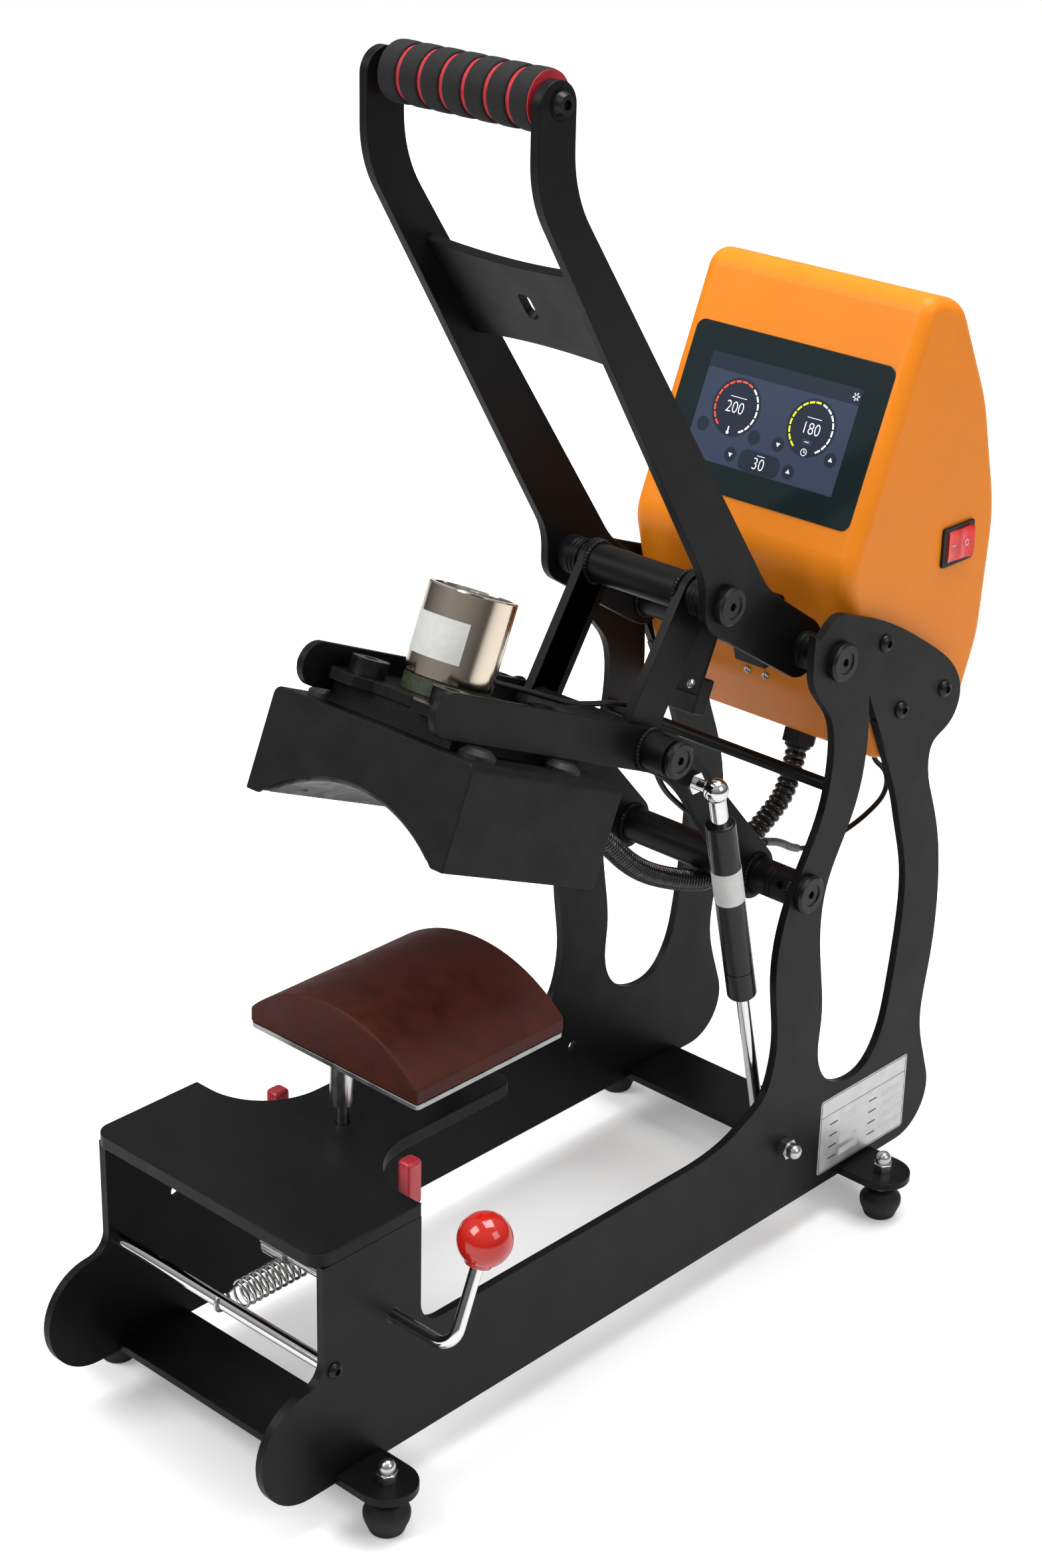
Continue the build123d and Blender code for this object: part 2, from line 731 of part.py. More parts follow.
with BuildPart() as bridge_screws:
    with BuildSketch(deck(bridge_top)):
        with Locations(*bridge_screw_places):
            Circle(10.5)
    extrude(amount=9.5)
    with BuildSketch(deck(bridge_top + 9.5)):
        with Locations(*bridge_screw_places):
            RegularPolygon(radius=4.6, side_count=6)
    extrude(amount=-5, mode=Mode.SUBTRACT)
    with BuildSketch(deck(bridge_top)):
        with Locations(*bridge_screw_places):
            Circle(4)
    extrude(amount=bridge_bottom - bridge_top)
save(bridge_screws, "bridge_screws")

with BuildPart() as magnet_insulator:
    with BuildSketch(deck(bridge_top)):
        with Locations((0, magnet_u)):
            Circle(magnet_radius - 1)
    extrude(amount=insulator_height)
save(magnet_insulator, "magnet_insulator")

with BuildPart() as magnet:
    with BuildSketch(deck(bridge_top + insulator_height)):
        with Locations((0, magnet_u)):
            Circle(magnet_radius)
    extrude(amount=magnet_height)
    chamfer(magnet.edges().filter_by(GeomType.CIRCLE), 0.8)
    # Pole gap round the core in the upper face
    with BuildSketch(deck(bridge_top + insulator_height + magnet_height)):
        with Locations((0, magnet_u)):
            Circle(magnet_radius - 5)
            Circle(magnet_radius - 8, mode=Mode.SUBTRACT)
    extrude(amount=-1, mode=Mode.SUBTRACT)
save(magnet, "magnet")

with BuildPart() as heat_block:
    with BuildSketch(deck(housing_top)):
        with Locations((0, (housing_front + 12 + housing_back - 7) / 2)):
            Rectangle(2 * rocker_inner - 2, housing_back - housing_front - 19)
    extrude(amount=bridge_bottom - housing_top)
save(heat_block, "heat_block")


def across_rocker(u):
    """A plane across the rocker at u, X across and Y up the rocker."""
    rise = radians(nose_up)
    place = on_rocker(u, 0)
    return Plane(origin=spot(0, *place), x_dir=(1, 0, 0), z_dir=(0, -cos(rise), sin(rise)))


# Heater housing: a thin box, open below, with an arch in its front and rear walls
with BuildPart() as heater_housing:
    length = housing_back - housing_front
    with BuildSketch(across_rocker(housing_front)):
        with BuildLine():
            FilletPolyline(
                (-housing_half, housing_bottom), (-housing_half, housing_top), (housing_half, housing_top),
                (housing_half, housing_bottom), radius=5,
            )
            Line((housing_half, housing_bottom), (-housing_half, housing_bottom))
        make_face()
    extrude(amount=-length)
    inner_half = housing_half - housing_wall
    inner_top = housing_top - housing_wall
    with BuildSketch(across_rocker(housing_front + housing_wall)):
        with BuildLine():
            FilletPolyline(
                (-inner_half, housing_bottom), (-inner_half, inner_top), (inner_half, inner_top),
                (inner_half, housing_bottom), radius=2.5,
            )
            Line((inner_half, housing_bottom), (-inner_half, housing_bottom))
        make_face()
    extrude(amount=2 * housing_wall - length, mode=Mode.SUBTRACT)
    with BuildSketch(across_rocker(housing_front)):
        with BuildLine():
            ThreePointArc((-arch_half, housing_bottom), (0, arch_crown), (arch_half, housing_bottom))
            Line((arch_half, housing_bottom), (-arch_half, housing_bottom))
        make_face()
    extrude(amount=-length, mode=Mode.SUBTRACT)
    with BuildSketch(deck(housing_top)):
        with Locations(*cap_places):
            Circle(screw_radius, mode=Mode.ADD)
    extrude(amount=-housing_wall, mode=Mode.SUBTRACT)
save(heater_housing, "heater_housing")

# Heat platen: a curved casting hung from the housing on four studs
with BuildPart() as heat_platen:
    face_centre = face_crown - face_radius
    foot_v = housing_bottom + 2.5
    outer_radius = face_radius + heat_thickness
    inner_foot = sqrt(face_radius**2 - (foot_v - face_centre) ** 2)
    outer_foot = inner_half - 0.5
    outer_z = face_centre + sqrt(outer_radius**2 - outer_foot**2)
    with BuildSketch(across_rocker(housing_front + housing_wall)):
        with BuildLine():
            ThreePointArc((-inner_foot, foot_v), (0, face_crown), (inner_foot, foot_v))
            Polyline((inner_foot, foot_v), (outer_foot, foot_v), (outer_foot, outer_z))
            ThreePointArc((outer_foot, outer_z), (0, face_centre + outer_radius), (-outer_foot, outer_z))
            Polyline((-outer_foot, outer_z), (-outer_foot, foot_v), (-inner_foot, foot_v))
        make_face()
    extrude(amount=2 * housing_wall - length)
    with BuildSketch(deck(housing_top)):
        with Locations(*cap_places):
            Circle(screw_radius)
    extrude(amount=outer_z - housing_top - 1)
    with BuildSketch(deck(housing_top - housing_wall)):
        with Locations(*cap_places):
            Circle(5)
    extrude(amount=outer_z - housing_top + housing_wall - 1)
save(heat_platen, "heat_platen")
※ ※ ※
» WHAT TO PRODUCE
Using the listing above, show each line holding the string "from".

» EXPECTED ANSWER
Continue the build123d and Blender code for this object: part 2, from line 731 of part.py. More parts follow.
# Heat platen: a curved casting hung from the housing on four studs